3 responses to “Mystery Monday: Ziro

  1. Jörg Knappen

    First, lin is a German diminutive ending (most seen in Alsace and Suebia, corresponding to Modern High German lein), not a native Italian one. There is no Germanic stem that I can match with the Ziru- part.

    Second, an initial Z- in northern Italy can correspond to a G- in standard Italian. This guidance leads to the probable matching name Girolamo, the Italian of Hieronymus (Jerome). I think this is the name we are looking for.

  2. Brian M. Scott

    Documenti per la storia del Friuli dal 1317 al 1325 raccolti dall’abate, nr. 329, has the nominative: Zirulinus de Civitate 1322, quite possibly the same person. The Zirulino de Rubignacco 1328 (Friuli-14thC, nr. 490) may also be the same person. What appears to be a different transcription of the same document, visible in snippet view here, gives the name as Cirulino de Rubignacco.

    «Cum causa matrimonialis sit de maximis causis». Per uno studio degli acta giudiziari nel patriarcato d’Aquileia: le cause matrimoniali dalla metà del XIII agli inizi del XIV secolo, Scrineum Rivistat 14 (2017), DOI: http://dx.doi.org/10.13128/Scrineum-21992, p. 235, has presentibus … Çirulino et Galangano de Civitate 1310. Yet another instance from Cividale can be found in Il registro di Nicolussio (a. 1340) [PDF]: Çirulino 1340. This document is apparently one of the oldest texts in Friulian and is discussed from a linguistic point of view in Federico Vicario, ‘Cividale 1340. Note di cameraria tra friulano e tosco-veneto’, in Revue de Linguistique Romane, 70:471-518. On p. 478 he notes among other instances of ç ~ c ~ z variation that Çintilino; Çirulino; Çovane, Çuane, Çuano; Runçigna; and Ancelo correspond respectively to standard Italian Gentilino; Girolino; Giovanni; Ronzina de Canale; and Angelo. It seems very likely, then, that all of these really are the same name, and that its standard Italian form is Girolino.

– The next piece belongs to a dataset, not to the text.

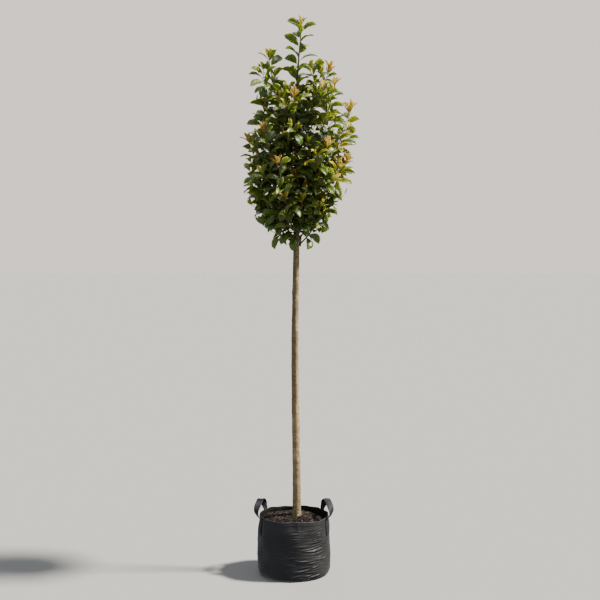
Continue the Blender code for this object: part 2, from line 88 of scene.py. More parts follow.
TRUNK_X = 0.010
TRUNK_SWAY = 0.004
TRUNK_TOP_Z = 2.47
TIP_Z = 2.805
LEADER_LEAN = 0.038
LEADER_LEAN_Z = 2.18
TRUNK_FLARE = 0.005
TRUNK_FLARE_HEIGHT = 0.035
TRUNK_SIDES = 12
TRUNK_TAPER = ((0.28, 0.0205), (1.64, 0.0155), (2.25, 0.0090), (TRUNK_TOP_Z, 0.0052), (TIP_Z, 0.0014))

BOUGH_SIDES = 5
BOUGH_BARE_LOW = 0.045
BOUGH_BARE_HIGH = 0.070
BOUGH_RADIUS = 0.0046
TIP_RADIUS = 0.0013

CROWN_LOW_Z = 1.65
CROWN_HIGH_Z = 2.20
CROWN_OUTLINE = ((1.60, 0.090), (1.66, 0.115), (1.74, 0.175), (1.85, 0.245), (2.00, 0.290), (2.35, 0.340))

# Where a bough leaves the trunk, its heading in degrees from the right, its spread, and its tip's height.
Bough = namedtuple("Bough", "name base azimuth reach top")

BOUGHS = (
    Bough("foot_right", 1.655, 348, 0.160, 1.900),
    Bough("foot_front", 1.668, 282, 0.150, 1.890),
    Bough("foot_left", 1.660, 196, 0.150, 1.880),
    Bough("foot_back_left", 1.675, 128, 0.155, 1.905),
    Bough("foot_back_right", 1.670, 55, 0.155, 1.900),
    Bough("low_right", 1.735, 352, 0.250, 2.085),
    Bough("low_front", 1.745, 246, 0.215, 2.065),
    Bough("low_left", 1.730, 175, 0.235, 2.040),
    Bough("low_back", 1.750, 92, 0.225, 2.080),
    Bough("wide_right", 1.860, 6, 0.276, 2.345),
    Bough("wide_left", 1.820, 184, 0.240, 2.180),
    Bough("front_right", 1.830, 312, 0.225, 2.150),
    Bough("front_left", 1.865, 222, 0.215, 2.225),
    Bough("back_right", 1.845, 44, 0.230, 2.210),
    Bough("back_left", 1.875, 136, 0.220, 2.240),
    Bough("high_right", 1.990, 338, 0.204, 2.455),
    Bough("high_left", 1.960, 170, 0.172, 2.360),
    Bough("high_front", 2.050, 266, 0.140, 2.390),
    Bough("high_back", 2.020, 86, 0.155, 2.430),
    Bough("top_right", 2.250, 9, 0.168, 2.535),
    Bough("top_left", 2.090, 189, 0.138, 2.590),
)

SPUR_COUNT = 5  # places tried, and one of them has no room
SPUR_LOW_Z = 1.70
SPUR_HIGH_Z = 2.36
SPUR_LENGTH = 0.100
SPUR_RADIUS = 0.0026
SPUR_FIRST_LEAF = 0.026
SPUR_HEADING = math.radians(20)

GOLDEN_ANGLE = math.radians(137.5)
SEED = 23
TRIES = 5
LEAF_TRIES = 8
REACH = 0.150
TWIG_CLEARANCE = 0.0048

# ---------------------------------------------------------------- the finer rule for twigs and leaves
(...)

    This name seems not to be common, but it does occur, e.g., Girolinus de Strelomia 1255 here, apparently from Asti (a bit east of Turin). I haven’t enough of a feel for Italian names to judge how likely it is to be a Girolamo variant, though I shouldn’t be astonished if it were. Still, a Germanic origin is perhaps not entirely out of the question: Morlet I:101a has Gerleno and Gerolinus, presumably diminutives from the *gaizaz ‘spear’ theme.

    For what it may be worth, among the documents calendared in L’Archeografo triestino : raccolta di opuscoli notizie per Trieste e per l’Istria, ser. 2, vol. 8, 1881-2, is Nr. CCXXIV, from 1398; one of the witnesses is listed as Zirulo de Viana, but it’s not clear to what extent this has been normalized.

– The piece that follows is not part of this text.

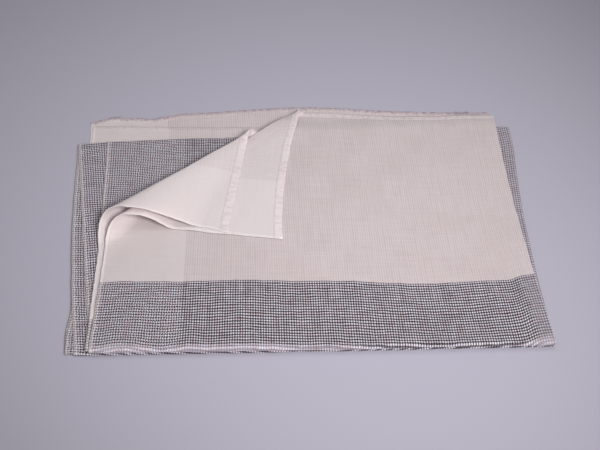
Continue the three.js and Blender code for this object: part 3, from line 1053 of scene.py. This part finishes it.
def threadTree():
    tree = bpy.data.node_groups.new("threads_along", "GeometryNodeTree")
    sizes = ("Spacing", "Length", "Thickness", "Arch", "Lean", "Smallest")
    kinds = {"Paths": "Geometry", **{name: "Float" for name in sizes}, "Seed": "Int", "Yarn": "Material"}
    for name, kind in kinds.items():
        tree.interface.new_socket(name=name, in_out="INPUT", socket_type="NodeSocket" + kind)
    tree.interface.new_socket(name="Threads", in_out="OUTPUT", socket_type="NodeSocketGeometry")
    start = tree.nodes.new("NodeGroupInput")
    given = {socket.name: Wire(tree, socket) for socket in start.outputs if socket.name}
    paths, length = given["Paths"], given["Length"]
    curve = paths.node("GeometryNodeMeshToCurve", None, {"Mesh": paths})
    spaced = {"Curve": curve, "Length": given["Spacing"]}
    points = paths.node("GeometryNodeCurveToPoints", {"mode": "LENGTH"}, spaced)
    rotation = Wire(tree, points.socket.node.outputs["Rotation"])
    bend = paths.node("ShaderNodeCombineXYZ", None, {0: given["Arch"], 2: length * 0.5})
    end = paths.node("ShaderNodeCombineXYZ", None, {2: length})
    ends = {"Resolution": 3, "Start": (0, 0, 0), "Middle": bend, "End": end}
    line = paths.node("GeometryNodeCurveQuadraticBezier", None, ends)
    section = {"Resolution": 3, 4: given["Thickness"]}
    ring = paths.node("GeometryNodeCurvePrimitiveCircle", None, section)
    swept = {"Curve": line, "Profile Curve": ring, "Fill Caps": True}
    thread = paths.node("GeometryNodeCurveToMesh", None, swept)
    drawn = {2: given["Smallest"], 3: 1.0, 8: given["Seed"]}
    size = paths.node("FunctionNodeRandomValue", {"data_type": "FLOAT"}, drawn, 1)
    placed = {"Points": points, "Instance": thread, "Rotation": rotation, "Scale": size}
    placed = paths.node("GeometryNodeInstanceOnPoints", None, placed)
    leans = (given["Lean"] * -1, given["Lean"])
    limits = [paths.node("ShaderNodeCombineXYZ", None, {0: w, 1: w, 2: w}) for w in leans]
    leaning = {0: limits[0], 1: limits[1], 8: given["Seed"] + 1}
    turns = paths.node("FunctionNodeRandomValue", {"data_type": "FLOAT_VECTOR"}, leaning)
    turned = paths.node("GeometryNodeRotateInstances", None, {"Instances": placed, "Rotation": turns})
    real = paths.node("GeometryNodeRealizeInstances", None, {"Geometry": turned})
    place = paths.node("GeometryNodeInputPosition")
    x = place.node("ShaderNodeSeparateXYZ", None, {0: place})
    y, z = (Wire(tree, x.socket.node.outputs[i]) for i in (1, 2))
    above = place.node("ShaderNodeCombineXYZ", None, {0: x, 1: y, 2: z.high(hems["lowest"] * metres)})
    settled = place.node("GeometryNodeSetPosition", None, {"Geometry": real, "Position": above})
    finish = {"Geometry": settled, "Material": given["Yarn"]}
    done = place.node("GeometryNodeSetMaterial", None, finish)
    out = tree.nodes.new("NodeGroupOutput")
    tree.links.new(done.socket, out.inputs[0])
    return tree


def yarnMaterial(name):
    material, tree, shader = newMaterial(name)
    place = Wire(tree, tree.nodes.new("ShaderNodeTexCoord").outputs["Object"])
    patches = {"Vector": place, "Scale": yarnFinish["patches"], "Detail": 2.0}
    noise = place.node("ShaderNodeTexNoise", None, patches)
    colour = noise.stepUp(*yarnFinish["patchEdge"]).mixed(*threads[name]["colours"])
    tree.links.new(colour.socket, shader.inputs["Base Color"])
    shader.inputs["Roughness"].default_value = yarnFinish["roughness"]
    return material


def threadsAlong(name, tree, points, edges):
    mesh = bpy.data.meshes.new(name + "_paths")
    mesh.from_pydata((np.asarray(points) * metres).tolist(), np.asarray(edges).tolist(), [])
    holder = bpy.data.objects.new(name + "_paths", mesh)
    bpy.context.scene.collection.objects.link(holder)
    modifier = holder.modifiers.new("threads", "NODES")
    modifier.node_group = tree
    wanted = {**threads[name], "Yarn": yarnMaterial(name)}
    wanted.update({size: wanted[size] * metres for size in ("Spacing", "Length", "Thickness", "Arch")})
    for item in tree.interface.items_tree:
        if item.name in wanted:
            modifier[item.identifier] = wanted[item.name]
    evaluated = holder.evaluated_get(bpy.context.evaluated_depsgraph_get())
    made = bpy.data.meshes.new_from_object(evaluated)
    holder.modifiers.remove(modifier)
    bpy.data.objects.remove(holder)
    piece = bpy.data.objects.new(name, made)
    bpy.context.scene.collection.objects.link(piece)
    print(name, len(made.polygons), "faces")
    return piece


# A line across the cloth that lies on one of its faces
def hemPath(across, number, fraction, away):
    near = [fraction + step for step in (0, -hems["nearby"], hems["nearby"])]
    line, before, after = (rowOfCloth(across, number, np.full(len(across), f))[0] for f in near)
    normal = np.cross(np.gradient(line, axis=0), after - before)
    return line + away * normal / np.linalg.norm(normal, axis=1)[:, None]


def chain(lines):
    points, edges = [], []
    for line in lines:
        first = len(points)
        points += line.tolist()
        edges += [(i, i + 1) for i in range(first, len(points) - 1)]
    return points, edges


halfWay = np.linspace(*hems["across"])
stitchLines = [
    hemPath(across, number, fromEnd / length if number == 0 else 1 - fromEnd / length, away)
    for number, fromEnd, length in hems["lines"]
    for across in (halfWay, 3 - halfWay)
    for away in hems["away"]
]
tuftLines = [
    hemPath(np.linspace(*ends, hems["tuftPoints"]), 3, hems["tuftAlong"], hems["tuftAway"])
    for ends in hems["tufts"]
]
used, rimEdges = np.unique(clothRim, return_inverse=True)
tree = threadTree()
pieces = [
    threadsAlong("hem_stitches", tree, *chain(stitchLines)),
    threadsAlong("loose_fibres", tree, clothPoints[used], rimEdges.reshape(-1, 2)),
    threadsAlong("hem_tufts", tree, *chain(tuftLines)),
]
for piece in [scarf, *pieces]:
    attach(piece, "root")
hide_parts("scarf")
print("threads set")


# Plain floor and soft light, in metres: a lamp at the front right, a wide soft one above and a dim room
studio = {
    "floorColour": (0.40, 0.387, 0.455),
    "floorSize": 6.0,
    "floorFinish": {"Roughness": 0.9, "Specular IOR Level": 0.1},
    "aim": (0.0, 0.1, 0.0),
    "key": {
        "place": (0.42, -1.05, 1.1),
        "radius": 0.25,
        "power": 107.0,
        "cone": 53,
        "colour": (1.0, 0.985, 0.985),
    },
    "over": {
        "place": (0.0, 0.15, 1.5),
        "radius": 0.6,
        "power": 36.0,
        "cone": 61,
        "colour": (1.0, 0.99, 1.0),
    },
    "world": {"colour": (0.99, 0.96, 1.0), "strength": 0.2},
}


def makeFloor():
    size = studio["floorSize"] / 2
    mesh = bpy.data.meshes.new("floor")
    corners = [(-size, -size, 0), (size, -size, 0), (size, size, 0), (-size, size, 0)]
    mesh.from_pydata(corners, [], [(0, 1, 2, 3)])
    floor = bpy.data.objects.new("floor", mesh)
    bpy.context.scene.collection.objects.link(floor)
    material, _, shader = newMaterial("floor_paper")
    shader.inputs["Base Color"].default_value = (*studio["floorColour"], 1)
    for name, value in studio["floorFinish"].items():
        shader.inputs[name].default_value = value
    mesh.materials.append(material)


def makeLight(name):
    wanted = studio[name]
    data = bpy.data.lights.new(name, "SPOT")
    data.spot_size = math.radians(wanted["cone"])
    data.spot_blend = 1.0
    data.shadow_soft_size = wanted["radius"]
    data.energy = wanted["power"]
    data.color = wanted["colour"]
    light = bpy.data.objects.new(name, data)
    light.location = wanted["place"]
    toward = Vector(studio["aim"]) - Vector(wanted["place"])
    light.rotation_euler = toward.to_track_quat("-Z", "Y").to_euler()
    bpy.context.scene.collection.objects.link(light)


makeFloor()
makeLight("key")
makeLight("over")
world = bpy.data.worlds.new("studio")
world.use_nodes = True
background = world.node_tree.nodes["Background"]
background.inputs["Color"].default_value = (*studio["world"]["colour"], 1)
background.inputs["Strength"].default_value = studio["world"]["strength"]
bpy.context.scene.world = world
bpy.context.scene.view_settings.view_transform = "Standard"
print("studio lit")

    Finally, I did find an instance of Ziro in Documenta historiae Chroaticae periodum antiquam illustratia, Zagreb, 1877, Nr. 22; the document is from 1000, and the man is from Chosiça, which, to judge by other place-names in the document, appears to be modern Kozica in Croatia. This name could well be Slavic.

    • Brian M. Scott

      Try again. (It’s a pity that there’s no preview feature.)

      Documenti per la storia del Friuli dal 1317 al 1325 raccolti dall’abate, nr. 329, has the nominative: Zirulinus de Civitate 1322, quite possibly the same person. The Zirulino de Rubignacco 1328 (Friuli-14thC, nr. 490) may also be the same person. What appears to be a different transcription of the same document, visible in snippet view here, gives the name as Cirulino de Rubignacco.

      «Cum causa matrimonialis sit de maximis causis». Per uno studio degli acta giudiziari nel patriarcato d’Aquileia: le cause matrimoniali dalla metà del XIII agli inizi del XIV secolo, Scrineum Rivistat 14 (2017), DOI: http://dx.doi.org/10.13128/Scrineum-21992, p. 235, has presentibus … Çirulino et Galangano de Civitate 1310. Yet another instance from Cividale can be found in Il registro di Nicolussio (a. 1340) [PDF]: Çirulino 1340. This document is apparently one of the oldest texts in Friulian and is discussed from a linguistic point of view in Federico Vicario, ‘Cividale 1340. Note di cameraria tra friulano e tosco-veneto’, in Revue de Linguistique Romane, 70:471-518. On p. 478 he notes among other instances of ç ~ c ~ z variation that Çintilino; Çirulino; Çovane, Çuane, Çuano; Runçigna; and Ancelo correspond respectively to standard Italian Gentilino; Girolino; Giovanni; Ronzina de Canale; and Angelo. It seems very likely, then, that all of these really are the same name, and that its standard Italian form is Girolino.

      This name seems not to be common, but it does occur, e.g., Girolinus de Strelomia 1255 here, apparently from Asti (a bit east of Turin). I haven’t enough of a feel for Italian names to judge how likely it is to be a Girolamo variant, though I shouldn’t be astonished if it were. Still, a Germanic origin is perhaps not entirely out of the question: Morlet I:101a has Gerleno and Gerolinus, presumably diminutives from the *gaizaz ‘spear’ theme.

      For what it may be worth, among the documents calendared in L’Archeografo triestino : raccolta di opuscoli notizie per Trieste e per l’Istria, ser. 2, vol. 8, 1881-2, is Nr. CCXXIV, from 1398; one of the witnesses is listed as Zirulo de Viana, but it’s not clear to what extent this has been normalized.

      Finally, I did find an instance of Ziro in Documenta historiae Chroaticae periodum antiquam illustratia, Zagreb, 1877, Nr. 22; the document is from 1000, and the man is from Chosiça, which, to judge by other place-names in the document, appears to be modern Kozica in Croatia. This name could well be Slavic.